Gene Forrester never wanted to kill his best friend and childhood. But the shake of a branch and the jolt of a limb dislodged more than his comrade's feet. Years of friendship, in addition to Finny's body, plummeted through the branches below.
Flash backwards. Two teenage boys, Gene and Finny, are rollicking on the grounds of New Hampshire's Devon School in the summer of 1942. Gene, an introspective and shrewd boy attending the academy on scholarship, is the antithesis of Finny, an extraordinarily popular but innocently unassuming jock who comes from "old money."
During the lazy hours of the summer session, the pair decides out of sheer boredom to create a group called the Super Suicide Society of the summer session. The suicide part comes from the initiation rite: jumping into the Devon River from a perilously thin, brittle tree.
Gene is jealous of Finny's athleticism and flowing wit. He erroneously assumes that Finny is envious of his intellect and trying to sabotage his shot at valedictorian.
When the two decide to jump from the branch together during initiation, a soul-flaying impulse forces Gene to jostle the limb. Finny falls from the branch, breaks his leg and is told that he can never play sports again.
During the entire span of Finny's convalescence, Gene attempts to apologize to Finny, but Finny cannot force the fact that his best friend chose to mar him. Perhaps it is Finny's glimmering confidence in Gene's trustworthiness that makes John Knowles' "A Separate Peace" the epitome of coming-of-age novels.
I love "A Separate Peace." I first read the book when I was a freshman, and I have reread it at least four times since then, once each year of high school. Each perusal brings with it new wonders: an allusion, a hidden irony, a subtle symbol that I never before detected.
The heartrending book is simply written, but that is because most tragedies are simple. Pain does not have to convoluted.
As the novel progresses, one can count on a single hand the parts of ruin.
Gene has two shaky legs and one burrowed, jealous thought that forces Finny's leg into a cast. And his spirit is wounded next.
It takes a leg splintered two times for Finny's will to be crushed, and it takes three attempts from Gene to tell Finny the truth about the accident before Finny believes him. Yet Gene himself doesn't know whether or not he meant to jounce the limb.
Gene does more than just shatter the white bone of his friend's leg, though.

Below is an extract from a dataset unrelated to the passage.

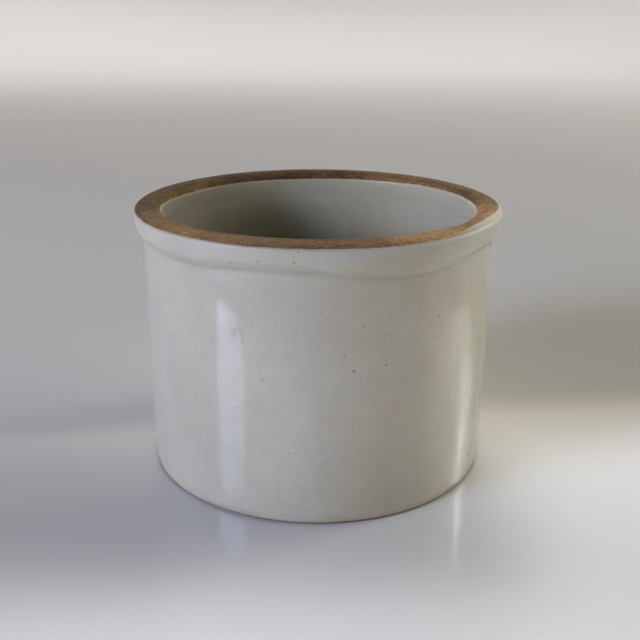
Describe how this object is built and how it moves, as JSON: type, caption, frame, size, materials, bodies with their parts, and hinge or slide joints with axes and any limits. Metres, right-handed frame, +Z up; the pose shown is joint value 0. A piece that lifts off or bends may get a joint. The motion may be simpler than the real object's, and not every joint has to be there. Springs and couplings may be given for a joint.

When the doctor trying to set Finny's tibia after its second break accidentally errs, a bit of marrow breaks away and travels through Finny's blood to his heart, killing him.
Finny's death is symbolic in two ways: one, Finny dies of a "broken heart" only minutes after accepting Gene's apology for the accident. And two, his perishing gives weight to the words utter by the two's friend, Elwin "Leper" Lepellier, a loner turned psychotic recluse because of the war.
"All must evolve or else it perishes," Leper said. His words summarize the theme of the novel.
Leave it to a quack -- broken himself because he was unable to relinquish his sensitive ways and bear the smoke of war -- to postulate on human identity.
Finny, the paradigm of blamelessness, represents the childhood that everyone must leave behind when innocence fades. Because he cannot change -- because he cannot accept the truths of war, pain and hatred -- he perishes.
Yet it is Gene himself who utters the most haunting passage in the novel: "Perhaps I was stopped by that level of feeling, deeper than thought, which contains the truth."
But what is this reality? What is absolute? What cruel impulse slices the human heart until it's willing to kill fraternal love?
Knowles, a West Virginia native, died in 2001 and was buried with this most burning secret: Did Gene intentionally jounce the limb?